For enterprise deployments, use Vertex AI mode which provides better integration with Google Cloud infrastructure:

typescript

import { GoogleVoice } from '@mastra/voice-google';

// Initialize with Vertex AI
const voice = new GoogleVoice({
  vertexAI: true,
  project: 'your-gcp-project',
  location: 'us-central1', // Optional, defaults to 'us-central1'
  speaker: 'en-US-Studio-O',
});

// Works the same as standard mode
const audioStream = await voice.speak('Hello from Vertex AI!');
const text = await voice.listen(audioStream);

// Check if using Vertex AI
console.log(voice.isUsingVertexAI()); // true
console.log(voice.getProject()); // 'your-gcp-project'
console.log(voice.getLocation()); // 'us-central1'

Vertex AI with Service Account

typescript

import { GoogleVoice } from '@mastra/voice-google';

const voice = new GoogleVoice({
  vertexAI: true,
  project: 'your-gcp-project',
  location: 'us-central1',
  speechModel: {
    keyFilename: '/path/to/service-account.json',
  },
  listeningModel: {
    keyFilename: '/path/to/service-account.json',
  },
});

Vertex AI with In-Memory Credentials

typescript

import { GoogleVoice } from '@mastra/voice-google';

const voice = new GoogleVoice({
  vertexAI: true,
  project: 'your-gcp-project',
  speechModel: {
    credentials: {
      client_email: '[email protected]',
      private_key: '-----BEGIN PRIVATE KEY-----\n...\n-----END PRIVATE KEY-----',
    },
  },
});

API Reference

Constructor Options

Option	Type	Description
`speechModel`	`GoogleModelConfig`	Configuration for TTS
`listeningModel`	`GoogleModelConfig`	Configuration for STT
`speaker`	`string`	Default voice ID (default: `'en-US-Casual-K'`)
`vertexAI`	`boolean`	Enable Vertex AI mode (default: `false`)
`project`	`string`	Google Cloud project ID (required for Vertex AI)
`location`	`string`	Google Cloud region (default: `'us-central1'`)

GoogleModelConfig

Option	Type	Description
`apiKey`	`string`	Google Cloud API key
`keyFilename`	`string`	Path to service account JSON key file
`credentials`	`object`	In-memory service account credentials

Methods

`speak(input, options?)`

Converts text to speech.

input: string | NodeJS.ReadableStream - Text to convert
options.speaker: Override default voice
options.languageCode: Language code (e.g., 'en-US')
options.audioConfig: Audio encoding options

Returns: Promise<NodeJS.ReadableStream> - Audio stream

`listen(audioStream, options?)`

Converts speech to text.

audioStream: NodeJS.ReadableStream - Audio to transcribe
options.config: Recognition configuration

Returns: Promise<string> - Transcribed text

`getSpeakers(options?)`

Lists available voices.

options.languageCode: Filter by language (default: 'en-US')
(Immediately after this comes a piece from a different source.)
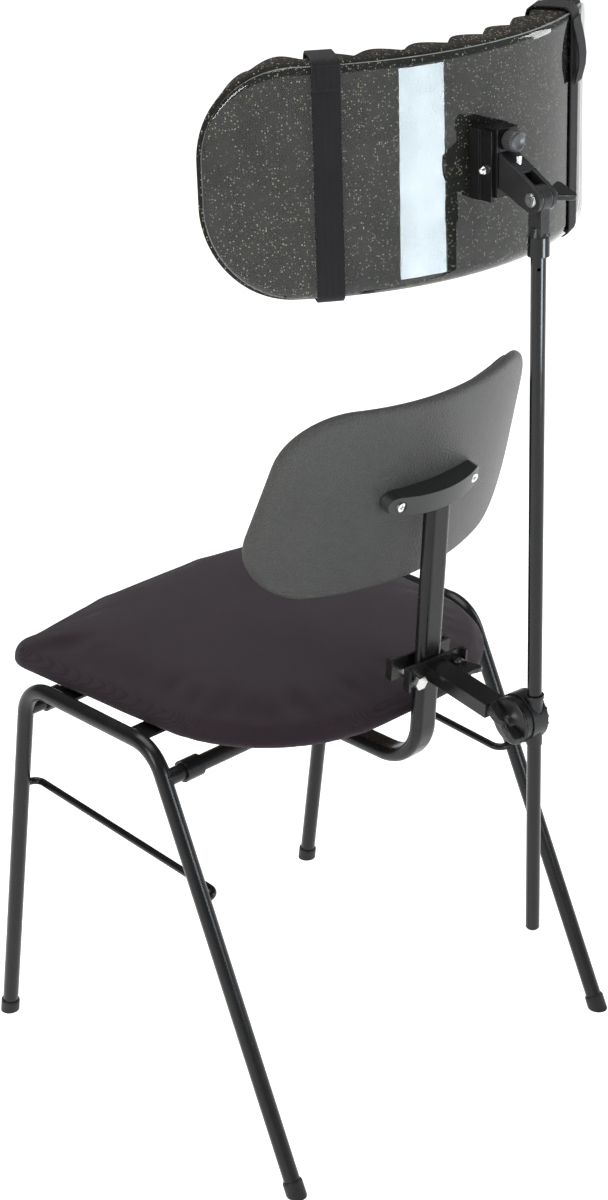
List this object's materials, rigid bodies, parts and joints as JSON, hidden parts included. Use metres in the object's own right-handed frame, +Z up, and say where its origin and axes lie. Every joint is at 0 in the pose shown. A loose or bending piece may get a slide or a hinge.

Returns: Promise<Array<{ voiceId: string, languageCodes: string[] }>>

`isUsingVertexAI()`

Returns true if Vertex AI mode is enabled.

`getProject()`

Returns the configured Google Cloud project ID.

`getLocation()`

Returns the configured Google Cloud location/region.

Features

Neural Text-to-Speech synthesis
Speech-to-Text recognition
Multiple voice options across different languages
Streaming support for both speech and transcription
High-quality audio processing
Natural-sounding voice synthesis
Vertex AI support for enterprise deployments

Required Permissions for Vertex AI

When using Vertex AI, ensure your service account or user has the appropriate IAM roles and OAuth scopes:

IAM Roles

For Text-to-Speech:

roles/texttospeech.admin - Text-to-Speech Admin (full access)
roles/texttospeech.editor - Text-to-Speech Editor (create and manage)
roles/texttospeech.viewer - Text-to-Speech Viewer (read-only)

For Speech-to-Text:

roles/speech.client - Speech-to-Text Client

OAuth Scopes

For synchronous Text-to-Speech synthesis:

https://www.googleapis.com/auth/cloud-platform - Full access to Google Cloud Platform services

For long-audio Text-to-Speech operations:

locations.longAudioSynthesize - Create long-audio synthesis operations
operations.get - Get operation status
operations.list - List operations

Voice Options

View the complete list using the getSpeakers() method or Google Cloud's documentation.